Legal feasibility checklist: Intra group transfer of UK trade and assets

This article provides a preliminary checklist of legal feasibility issues when transferring a UK trade and associated assets as part of a group reorganisation. It sets out some of the most common legal issues which typically arise and which can have a significant impact on the timing of such a transfer, or whether it can go ahead at all. It is not a substitute for legal due diligence.

1. Third party lenders and charge holders
Any third party charges over the assets to be transferred will need to be released, and a certificate of non-crystallisation should be obtained for assets which are subject to a floating charge. Consents may also be required under the terms of third party finance agreements.

2. Commercial contracts with third parties
These may include arrangements with third party customers, suppliers, licensors, licensees and joint venture partners. A risk-based review should be undertaken to assess whether the consent of the relevant counterparties must be obtained before the transfer goes ahead. If the third party has the right to terminate the agreement at short notice without cause, or if the contract has a short period left to run, then the decision may be taken not to seek consent before the transfer. The same view may be taken where the commercial value of the contract is not material in the context of the group.

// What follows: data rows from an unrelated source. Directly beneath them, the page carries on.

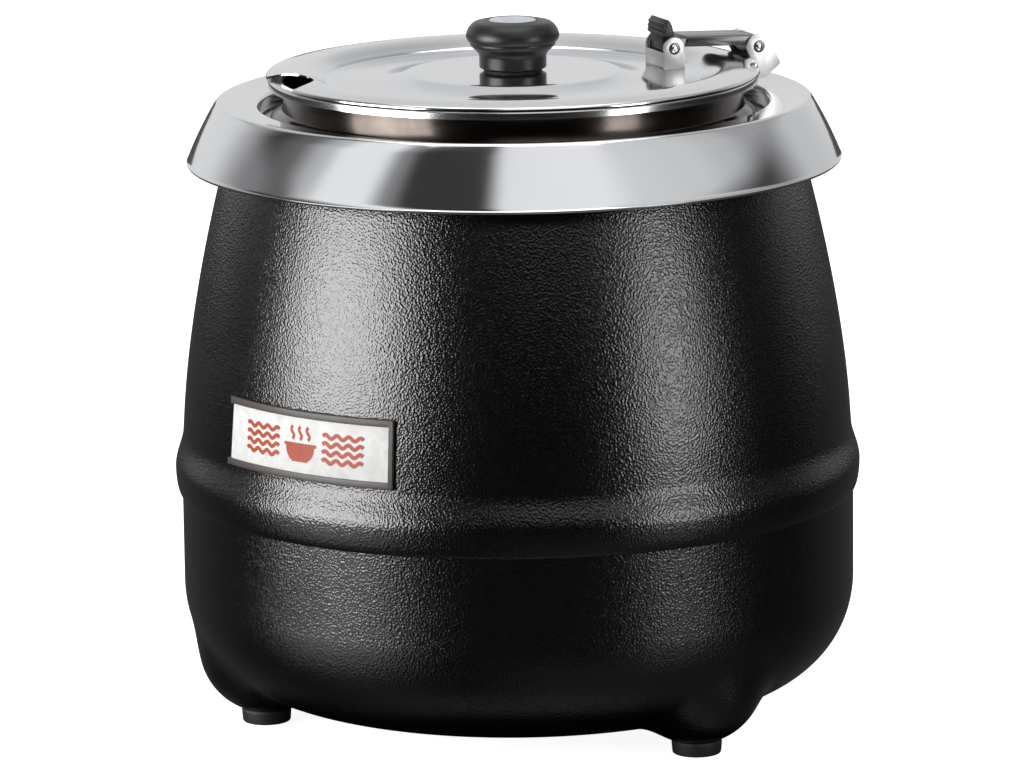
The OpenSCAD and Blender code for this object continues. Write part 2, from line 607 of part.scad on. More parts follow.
upper_shell();
lower_shell();
collar();
collar_studs();
collar_nuts();
pan_gasket();
water_pan();
insulation_wrap();
heat_spreader();
heating_element();
element_clamp();
tie_rod();
tie_nuts();
heat_shield();
thermal_cutout();
base_plate();
base_screws();
rubber_feet();
foot_screws();
foot_nuts();
control_tray();
dial_plate();
thermostat();
thermostat_bulb();
pilot_lamp();
lamp_bezel();
cable_gland();
gland_nut();
terminal_block();
inner_wires();
label_holder();
holder_rivets();
control_knob();
control_spindle();
label_card();
inner_pot();
hinge_bracket();
rim_clamp();
clamp_screws();
lid();
lid_bracket();
bracket_rivets();
front_pin();
rear_pin();
hinge_arm();
knob_base();
lid_knob();
knob_cap();
knob_screw();
knob_washer();
release_lever();
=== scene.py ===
import json
import math

import bmesh
import bpy
import numpy as np
from mathutils import Matrix, Vector

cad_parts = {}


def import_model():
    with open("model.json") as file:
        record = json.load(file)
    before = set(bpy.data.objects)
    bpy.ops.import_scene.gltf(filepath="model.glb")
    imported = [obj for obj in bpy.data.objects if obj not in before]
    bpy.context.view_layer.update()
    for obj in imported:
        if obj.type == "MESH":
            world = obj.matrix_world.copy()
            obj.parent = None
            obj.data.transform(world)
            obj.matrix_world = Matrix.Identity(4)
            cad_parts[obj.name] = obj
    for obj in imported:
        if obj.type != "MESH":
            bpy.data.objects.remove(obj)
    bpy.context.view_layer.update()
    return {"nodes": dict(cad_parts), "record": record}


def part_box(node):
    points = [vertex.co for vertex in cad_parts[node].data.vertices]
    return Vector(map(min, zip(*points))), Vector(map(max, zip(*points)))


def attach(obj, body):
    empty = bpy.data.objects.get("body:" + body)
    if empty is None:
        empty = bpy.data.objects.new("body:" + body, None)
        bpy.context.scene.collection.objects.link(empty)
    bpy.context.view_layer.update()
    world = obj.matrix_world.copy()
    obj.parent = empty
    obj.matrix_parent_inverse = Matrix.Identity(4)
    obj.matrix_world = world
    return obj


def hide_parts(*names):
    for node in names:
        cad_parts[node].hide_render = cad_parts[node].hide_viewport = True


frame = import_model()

JOINTS = {j["name"]: j for j in frame["record"]["behaviour"]["joints"]}

# Shapes are drawn in millimetres in the frame of the CAD model and made in metres.
# Azimuths are in degrees: 0 at -Y, growing towards +X.
MM = 0.001
MERGE = 0.0005
DEGENERATE = 0.0002
SHARP_DEG = 32


def box_mm(node):
    low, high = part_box(node)
    return low / MM, high / MM


def outer_r(node):
    """Radius of a round node whose axis is Z."""
    return box_mm(node)[1].x


def low_z(node):
    return box_mm(node)[0].z


def high_z(node):
    return box_mm(node)[1].z


def polar(x, y):
    """(azimuth, radius) of a point."""
    return math.degrees(math.atan2(x, -y)), math.hypot(x, y)


# ---- camera: lengths in metres, lens and sensor in millimetres, pitch and roll in radians ----

CAMERA_AZIMUTH = 38.6
CAMERA_DISTANCE = 3.0
CAMERA_HEIGHT = 0.7832
CAMERA_SIDE = -0.0024
CAMERA_PITCH = 0.2034
CAMERA_ROLL = 0.0123
CAMERA_LENS = 216.0
CAMERA_SENSOR = 36.0


def make_camera():
    data = bpy.data.cameras.new("camera")
    data.lens = CAMERA_LENS
    data.sensor_width = CAMERA_SENSOR
    data.clip_start, data.clip_end = 0.1, 50.0
    camera = bpy.data.objects.new("camera", data)
    bpy.context.scene.collection.objects.link(camera)
    a = math.radians(CAMERA_AZIMUTH)
    away = Vector((math.sin(a), -math.cos(a), 0))
    side = Vector((math.cos(a), math.sin(a), 0))
    camera.location = away * CAMERA_DISTANCE + side * CAMERA_SIDE + Vector((0, 0, CAMERA_HEIGHT))
    look = -away * math.cos(CAMERA_PITCH) - Vector((0, 0, math.sin(CAMERA_PITCH)))
    turn = look.to_track_quat("-Z", "Y").to_matrix() @ Matrix.Rotation(-CAMERA_ROLL, 3, "Z")
    camera.rotation_euler = turn.to_euler()
    bpy.context.scene.camera = camera


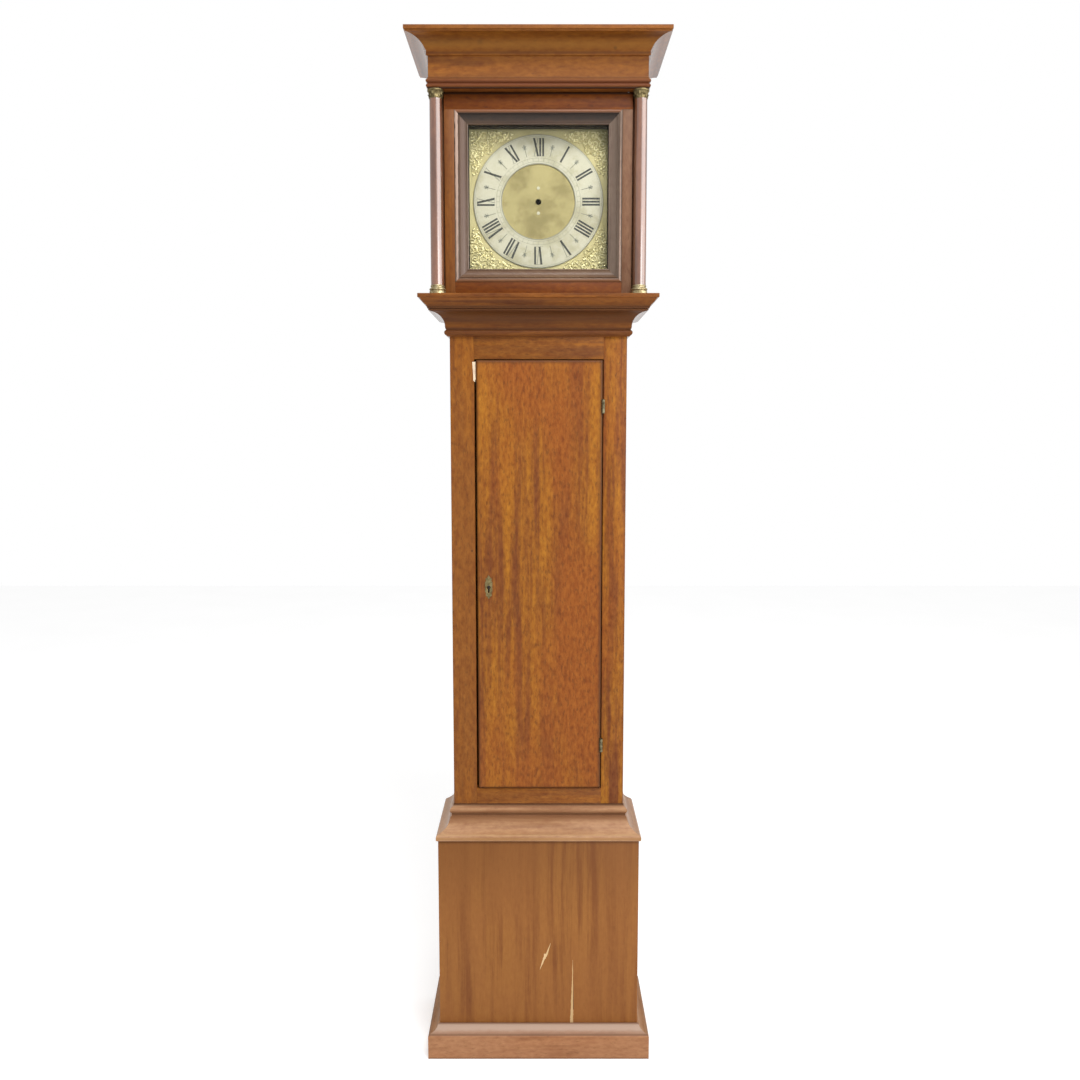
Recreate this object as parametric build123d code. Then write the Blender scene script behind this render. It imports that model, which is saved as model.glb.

3. Procurement arrangements
The transferor company may be an approved or preferred supplier in relation to procurement arrangements operated by government agencies or private sector bodies. If so, and if those arrangements are commercially significant, then they will need to be considered before going ahead with any transfer.

4. Regulatory licences and consents
Regulatory licences and approvals cannot usually be transferred as such, and arrangements will normally need to be made for the transferee to hold the relevant licences before the business is transferred. The timing depends on the type of licences involved – from data protection registrations at one end of the scale (which can be dealt with very quickly) to approvals by bodies such as the Financial Conduct Authority or overseas governments at the other end of the scale.

5. Leases
Where the transferor company holds leasehold premises, the landlord’s consent is likely to be required in order to transfer them.

6. Employees
If employees are to transfer over but will remain on the same terms and no redundancies are planned, then in general the requirements of English employment law should be relatively simple to comply with. In other cases, the obligations to inform and consult with affected employees can be more onerous – for example, if there will be changes in the job descriptions of staff engaged by the transferor or transferee entities.

7. Pensions
If the transferring company participates in a defined benefit pension scheme, then a transfer of trade and assets can trigger a statutory debt. Advice on this should be taken as early as possible in the process.

8. Contingent liabilities
The transferring company may be subject to contingent liabilities, for example in relation to guarantees, contaminated land or potential health and safety claims. The status of these liabilities will usually need to be assessed before a transfer goes ahead.

9. Ongoing litigation
If there is any material ongoing litigation (whether as claimant or as defendant), specific advice will be needed as to how to deal with that litigation.

10. Minority shareholdings
If the transferor or transferee company has minority shareholders, then additional consents may be required at board and/or shareholder level.

11. Historic corporate finance transactions
The transferor or transferee company may hold ongoing rights or be subject to ongoing obligations under historic corporate finance transactions. If so, then the impact of the proposed transfer will need to be reviewed. Relevant rights and obligations could include non-compete clauses (restrictive covenants), earn-out provisions or conduct of business provisions.

12. Distributable reserves
If the transferring company has zero or negative distributable reserves, then the relevant trade and assets may need to be transferred at market value rather than book value. However, it is often possible to create reserves by a reduction of capital, so in practice this issue rarely has a significant effect on timing.

13. Sale of part of a business
In some cases, an intra-group transfer will relate to only part of the business and assets of the transferring company. Although this does not usually, of itself, create additional timing issues from a legal perspective, it does require additional work to define what should go across, what is staying in place, and what the ongoing relationship between the two companies will be.